### Direction
Exactly the lines between the line containing "Write part 2" and the line containing "on cut steel.", together with those two lines, are to be output.

### Records for this exercise
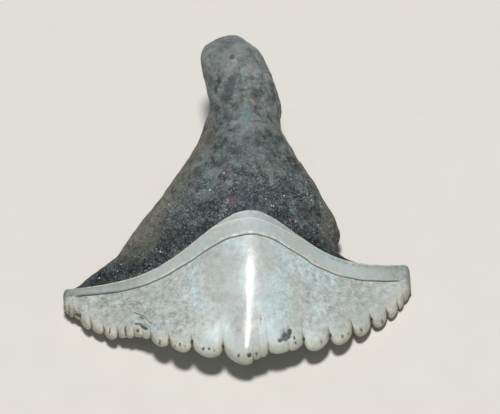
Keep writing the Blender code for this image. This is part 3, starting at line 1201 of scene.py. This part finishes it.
    def banding(self, g: Graph, color: Wire, across: Wire, groove: Wire, outer: Wire) -> Wire:
        """Band over the crown's colour, with its pale lip, second step and upper edge, and painted
        highlights on the lip, in glints beside the peak and along the upper edge.

        Args:
            g: the material's nodes.
            color: the colour so far.
            across: place across.
            groove: distance from the groove.
            outer: 1 on the outer face and 0 on the inner.

        Returns:
            The colour with the band on it.
        """
        rim = g.trait("rim")
        soft, fine = g.noise(1.4, 3.0, 0.6), g.noise(6.0, 3.0, 0.65)
        base = g.mix(soft.ramp(0.42, 0.62) * self.blush_share, self.band, self.blush)
        # Painted shade: the band's colour darkens towards both ends
        band_end_shade = 1.0 - across.ramp(*self.band_shade_left) * 0.42 - across.ramp(*self.band_shade_right) * 0.36
        base = g.shade(base, band_end_shade * (0.75 + fine * 0.5))
        on_band = groove.ramp(0.0, 0.04)
        color = g.mix(on_band, color, base)
        # Pale lip beside the groove: its cream colour, with a painted highlight on its rounded edge
        # that is brightest between the band's sides
        lip = groove.ramp(*self.lip_start) * groove.ramp(*self.lip_stop) * outer
        lip = lip * (0.3 + fine.ramp(0.4, 0.6) * 0.7)
        bright = across.ramp(*self.lip_left) * across.ramp(*self.lip_right)
        color = g.mix(lip * (0.12 + bright * 0.65), color, self.lip)
        # Painted highlight: white glints on the lip beside the peak
        near = abs(across - self.peak_x).ramp(1.6, 1.0) * groove.ramp(0.1, 0.05)
        color = g.mix(lip * fine.ramp(0.56, 0.64) * near, color, self.glint)
        hump = (across - self.peak_x) * 0.5
        hump = 1.0 - hump * hump
        step = rim + hump * self.step_depth
        color = g.shade(color, 1.0 - step.ramp(*self.step_wall) * hump.ramp(0.0, 0.2) * 0.14)
        crest = abs(step).ramp(*self.step_width) * hump.ramp(0.0, 0.15)
        color = g.mix(crest * self.step_share, color, self.lip)
        # Painted highlight along the band's upper edge, in the lip's colour
        edge = fine.ramp(0.35, 0.55) * (0.65 + across.ramp(-2.0, -4.0) * 0.3)
        color = g.mix(rim.ramp(*self.edge_width) * edge, color, self.lip)
        streak = rim.ramp(-0.26, -0.17) * rim.ramp(-0.05, -0.11)
        streak = streak * g.noise(5.5, 3.0, 0.65).ramp(0.38, 0.54)
        worn = across.ramp(*self.streak_left) + across.ramp(*self.streak_right) * 0.75
        return g.mix(streak * worn * on_band * self.streak_share, color, self.weathered)

    def weathering(self, g: Graph, color: Wire, across: Wire, groove: Wire, outer: Wire) -> Wire:
        """Dirty ends of the crown, and the dark line of the groove, which is dirt in the crease and
        painted shade.

        Args:
            g: the material's nodes.
            color: the colour so far.
            across: place across.
            groove: distance from the groove.
            outer: 1 on the outer face and 0 on the inner.

        Returns:
            The colour with both on it.
        """
        ends = across.ramp(*self.end_left) + across.ramp(*self.end_right) * groove.ramp(-0.6, 0.0)
        ends = ends * g.noise(7.0, 4.0, 0.7).ramp(0.42, 0.62)
        color = g.mix(ends * self.ends_share, color, self.dirt_and_shade)
        # Dark line of the groove: dirt in the crease and painted shade
        line = abs(groove + 0.002).ramp(*self.line_width) * outer
        line = line * (0.5 + g.noise(6.0, 3.0, 0.65) * 0.7)
        line = line * across.ramp(*self.line_left) * across.ramp(*self.line_right)
        return g.mix(line.least(self.line_share), color, self.groove)

    def gloss(self, across: Wire, past: Wire, groove: Wire, grain: Wire) -> Wire:
        """Weight of the clear coat: the crown's face about the keel, narrower at its foot.

        Args:
            across: place across.
            past: distance from the cutting edge.
            groove: distance from the groove.
            grain: sum of the fine clouds and specks.

        Returns:
            The weight.
        """
        near = abs(across - self.gloss_x)
        coat = past.ramp(0.15, 0.5) * groove.ramp(0.0, -0.1) * near.ramp(1.7, 0.8)
        coat = coat * (1.0 - past.ramp(1.3, 0.5) * near.ramp(0.3, 0.8) * 0.75)
        return coat * self.coat * (0.5 + grain.ramp(0.85, 1.1) * 0.6)


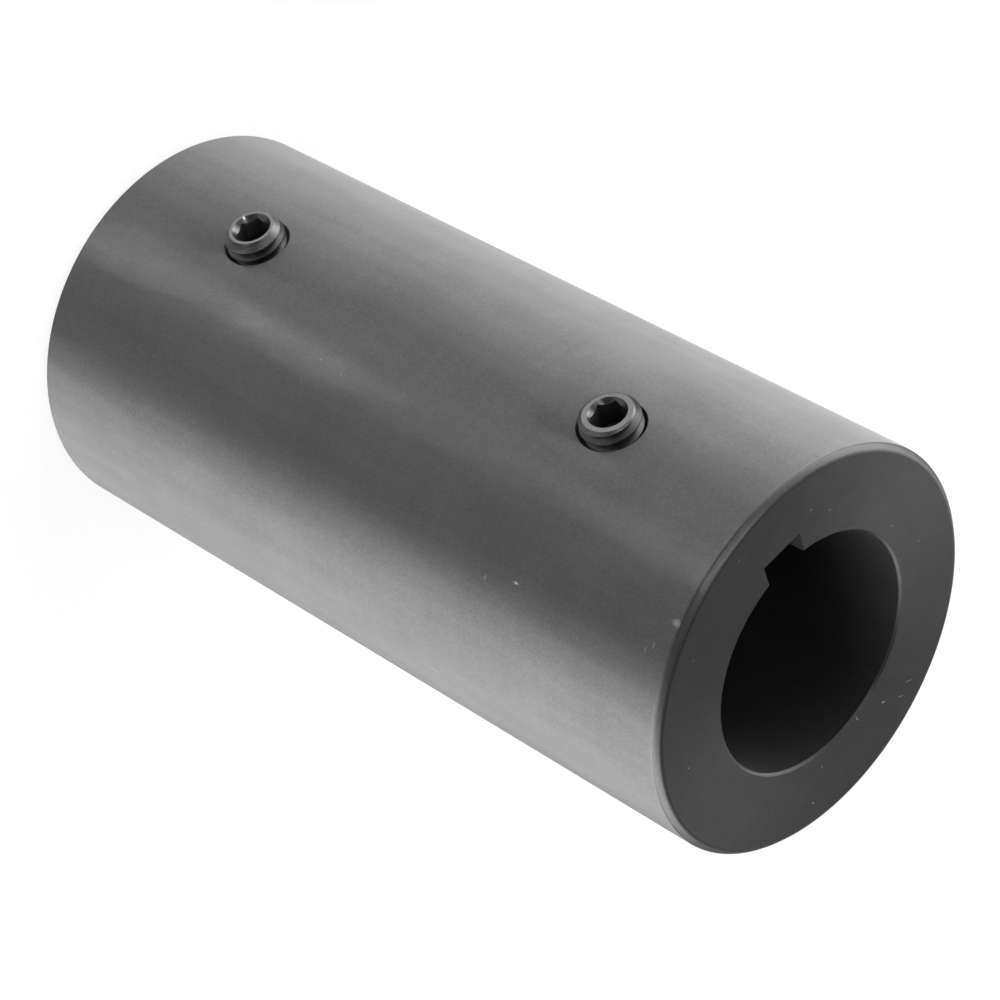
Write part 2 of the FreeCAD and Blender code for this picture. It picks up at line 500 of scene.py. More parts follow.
@dataclass(frozen=True)
class Oxide:
    """Black oxide on cut steel.

    Attributes:
        name: Name of the finish.
        marks: Which way the tool marks run.
        tone: Grey of the coating; on the end face, the bore and the screws' threads it is set darker
            as painted shade.
        roughness: Roughness of the coating.
        stretch: How much the marks draw the shine out across themselves.
        spacing: Distance between the marks, in millimetres.
        depth: Height of the marks, in millimetres.
        metal: How much of a metal's gloss comes through the coating, from 0 to 1.
        fleck_apart: Distance between bare flecks, in millimetres.
        fleck_radius: Radius of the largest flecks, in millimetres.
        nicks_and_glints: Knocks that stand out; one on the side is partly a painted highlight.
        bare: Colour of bright steel.
        uneven: How much the coating's grey varies, as a share of it.
        grit: Height of the grain, as a share of the marks' height.
        edge: How much of the shine is left where the surface is seen nearly edge on.
        specular: Level of the gloss that isn't a metal's.
    """

    name: str
    marks: Marks
    tone: float
    roughness: float
    stretch: float
    spacing: float = 0.12
    depth: float = 0.002
    metal: float = 1.0
    fleck_apart: float = 7.0
    fleck_radius: float = 0.05
    nicks_and_glints: tuple[NickAndGlint, ...] = ()
    bare: Colour = (0.55, 0.54, 0.52)
    uneven: float = 0.15
    grit: float = 0.6
    edge: float = 1.0
    specular: float = 0.5

    def shade(self, share: float) -> tuple[float, float, float, float]:
        """The coating's grey, lighter or darker by a share of it."""
        return (*(self.tone * (1 + share),) * 3, 1.0)

    def mark_place(self, graph: Graph, place: bpy.types.NodeSocket) -> bpy.types.NodeSocket:
        """Coordinates whose X runs across the tool marks."""
        parts = graph.node("SeparateXYZ", {0: place}).outputs
        x, y, z = parts["X"], parts["Y"], parts["Z"]
        if self.marks is Marks.TURNED:
            across, first, second = z, x, y
        elif self.marks is Marks.FACED:
            flat = graph.vector("MULTIPLY", place, (1.0, 1.0, 0.0)).outputs[0]
            across, first, second = graph.vector("LENGTH", flat).outputs["Value"], x, y
        else:
            across, first, second = y, x, z
        return graph.node("CombineXYZ", {"X": across, "Y": first, "Z": second}).outputs[0]

    def material(self, effects: dict[str, bpy.types.NodeTree]) -> bpy.types.Material:
        """Builds the finish.

        Args:
            effects: The shared effects, by name.

        Returns:
            The material.
        """
        made = bpy.data.materials.new(self.name)
        made.use_nodes = True
        graph = Graph(made.node_tree)
        coordinates = graph.node("TexCoord").outputs["Object"]
        place = graph.vector("SCALE", coordinates)
        place.inputs["Scale"].default_value = 1 / MM
        place = place.outputs[0]

        def effect(name: str, inputs: dict) -> bpy.types.Node:
            """Places one of the shared effects."""
            return graph.node("Group", inputs, node_tree=effects[name])

        lines = effect(
            "tool_marks",
            {"Place": self.mark_place(graph, place), "Spacing": self.spacing, "Run": MARK_RUN},
        ).outputs
        cloud = effect("oxide_cloud", {"Place": place, "Patch": CLOUD_WIDTH}).outputs
        flecks = effect(
            "bare_flecks", {"Place": place, "Apart": self.fleck_apart, "Radius": self.fleck_radius}
        ).outputs["Mask"]
        bare = graph.math("MULTIPLY", flecks, FLECK_STRENGTH)
        wobble = graph.node("TexNoise", {"Vector": place, "Scale": 4.0}).outputs[0]
        # Each mark lays bare steel; the mark at the upper chamfer's edge paints a highlight this way.
        for nick_and_glint in self.nicks_and_glints:
            knock_and_glint = effect(
                "nick_and_glint",
                {
                    "Place": place,
                    "Centre": nick_and_glint.centre,
                    "Along": nick_and_glint.along,
                    "Length": nick_and_glint.length,
                    "Width": nick_and_glint.width,
                    "Wobble": wobble,
                },
            ).outputs["Mask"]
            bare = graph.math("MAXIMUM", bare, graph.math("MULTIPLY", knock_and_glint, nick_and_glint.strength))
        tone = graph.math("MULTIPLY", lines["Streak"], STREAK_SHARE)
        tone = graph.math("MULTIPLY_ADD", cloud["Cloud"], CLOUD_SHARE, tone)
        tone = graph.math("MULTIPLY_ADD", cloud["Rub"], RUB_SHARE, tone)
        tone = graph.math("MULTIPLY_ADD", cloud["Grain"], GRAIN_SHARE, tone)
        coat = graph.blend(tone, self.shade(-self.uneven), self.shade(self.uneven))
        colour = graph.blend(bare, coat, (*self.bare, 1.0))
        waver = graph.math("SUBTRACT", cloud["Grain"], 0.5)
        waver = graph.math("MULTIPLY_ADD", waver, GRAIN_ROUGHNESS, self.roughness)
        roughness = graph.math("MULTIPLY_ADD", bare, BARE_ROUGHNESS, waver)
        height = graph.math("MULTIPLY_ADD", cloud["Grain"], self.grit, lines["Height"])
        height = graph.math("MULTIPLY_ADD", bare, BARE_HEIGHT, height)
        relief = graph.node("Bump", {"Height": height, "Strength": 1.0, "Distance": self.depth * MM})
        axis = "Y" if self.marks is Marks.CHASED else "Z"
        tangent = graph.node("Tangent", direction_type="RADIAL", axis=axis).outputs[0]
        shader = graph.node(
            "BsdfPrincipled",
            {
                "Base Color": colour,
                "Metallic": self.metal,
                "Roughness": roughness,
                "Normal": relief.outputs[0],
                "Anisotropic": self.stretch,
                "Anisotropic Rotation": 0.25,
                "Specular IOR Level": self.specular,
                "Specular Tint": (*(self.edge,) * 3, 1.0),
                "Tangent": tangent,
            },
        )
        graph.node("OutputMaterial", {"Surface": shader.outputs[0]})
        return made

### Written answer
Write part 2 of the FreeCAD and Blender code for this picture. It picks up at line 500 of scene.py. More parts follow.
@dataclass(frozen=True)
class Oxide:
    """Black oxide on cut steel.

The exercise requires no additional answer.